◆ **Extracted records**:
########################################
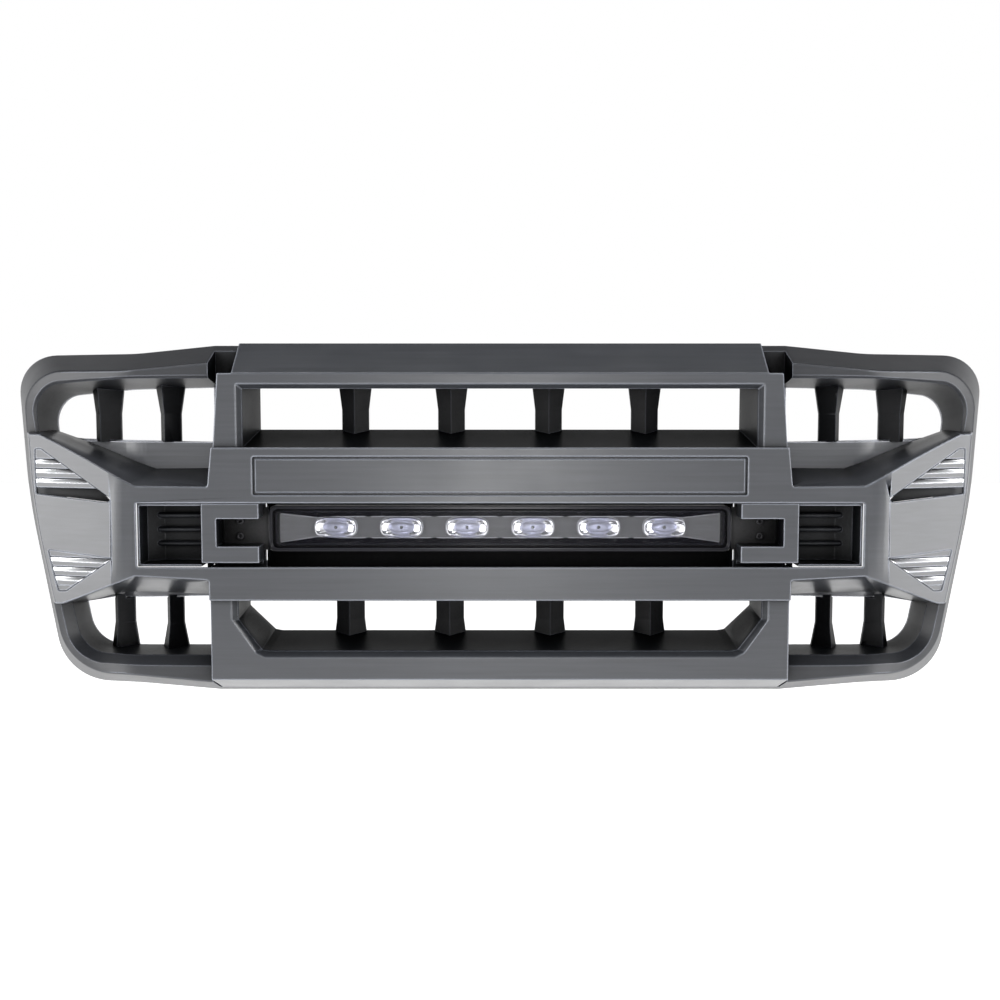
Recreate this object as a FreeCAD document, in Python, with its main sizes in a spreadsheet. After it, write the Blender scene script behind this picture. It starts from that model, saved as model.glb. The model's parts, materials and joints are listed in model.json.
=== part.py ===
import FreeCAD, Part
import Sketcher
import math
import os
import re

# A full-size pickup front grille, built from moulded shells, a crossbar overlay,
# upright vanes and an LED light bar.
# Frame while modelling: X to the right, Y back into the vehicle from the front face, Z up.
# Every finished piece is then moved forward by seat_level, so the origin is the centre
# of the four rear bolts, on the plane where the brackets sit against the vehicle.

doc = FreeCAD.newDocument("front_grille")
sheet = doc.addObject("Spreadsheet::Sheet", "Sizes")

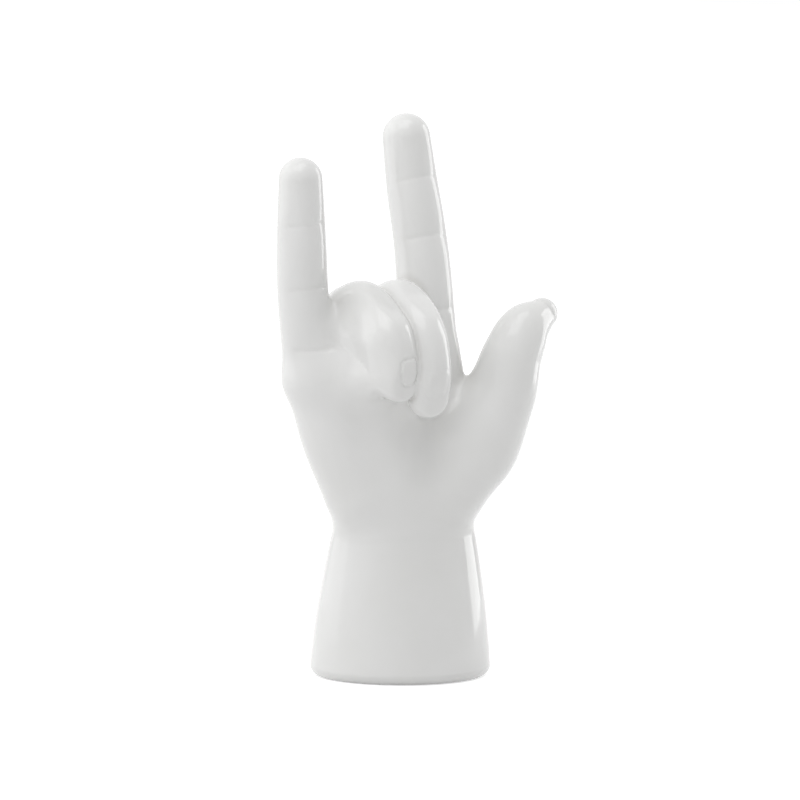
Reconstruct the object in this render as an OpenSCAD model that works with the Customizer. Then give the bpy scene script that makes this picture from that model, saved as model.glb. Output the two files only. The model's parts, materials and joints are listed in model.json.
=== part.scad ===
########################################
◆ **TASK DIRECTIONS**:
Take the records above and return them exactly as written.

◆ **TASK SOLUTION**:
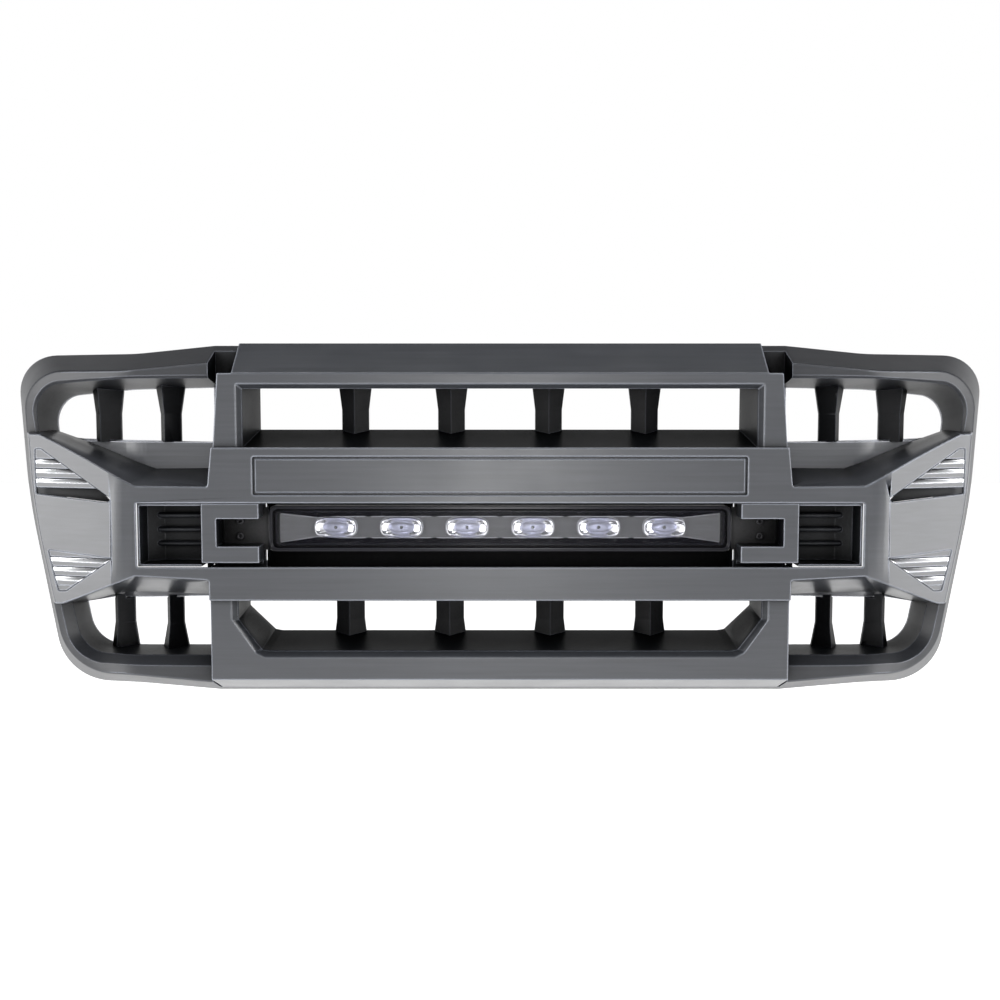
Recreate this object as a FreeCAD document, in Python, with its main sizes in a spreadsheet. After it, write the Blender scene script behind this picture. It starts from that model, saved as model.glb. The model's parts, materials and joints are listed in model.json.
=== part.py ===
import FreeCAD, Part
import Sketcher
import math
import os
import re

# A full-size pickup front grille, built from moulded shells, a crossbar overlay,
# upright vanes and an LED light bar.
# Frame while modelling: X to the right, Y back into the vehicle from the front face, Z up.
# Every finished piece is then moved forward by seat_level, so the origin is the centre
# of the four rear bolts, on the plane where the brackets sit against the vehicle.

doc = FreeCAD.newDocument("front_grille")
sheet = doc.addObject("Spreadsheet::Sheet", "Sizes")

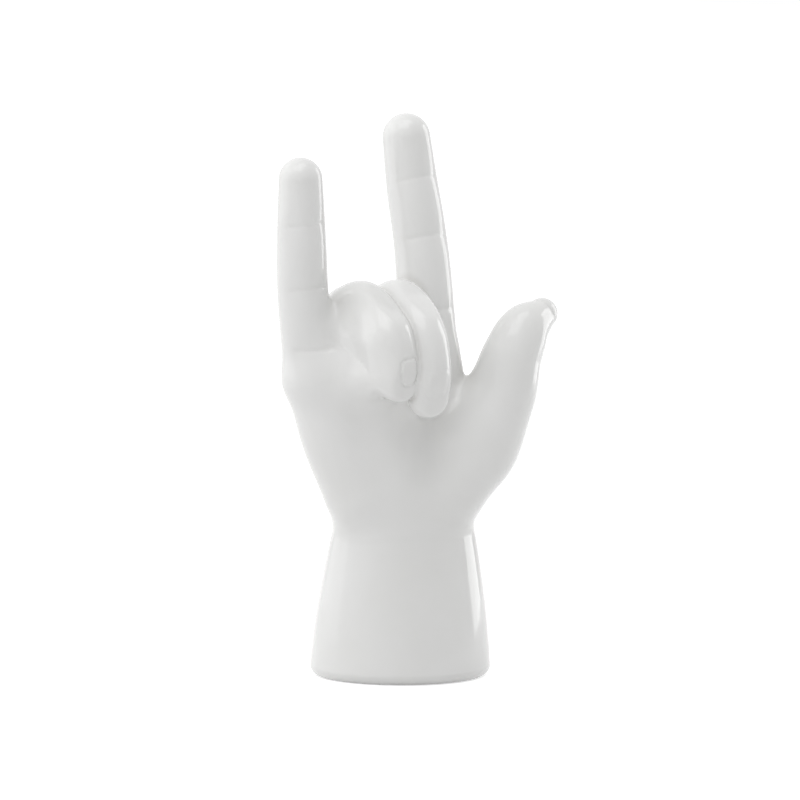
Reconstruct the object in this render as an OpenSCAD model that works with the Customizer. Then give the bpy scene script that makes this picture from that model, saved as model.glb. Output the two files only. The model's parts, materials and joints are listed in model.json.
=== part.scad ===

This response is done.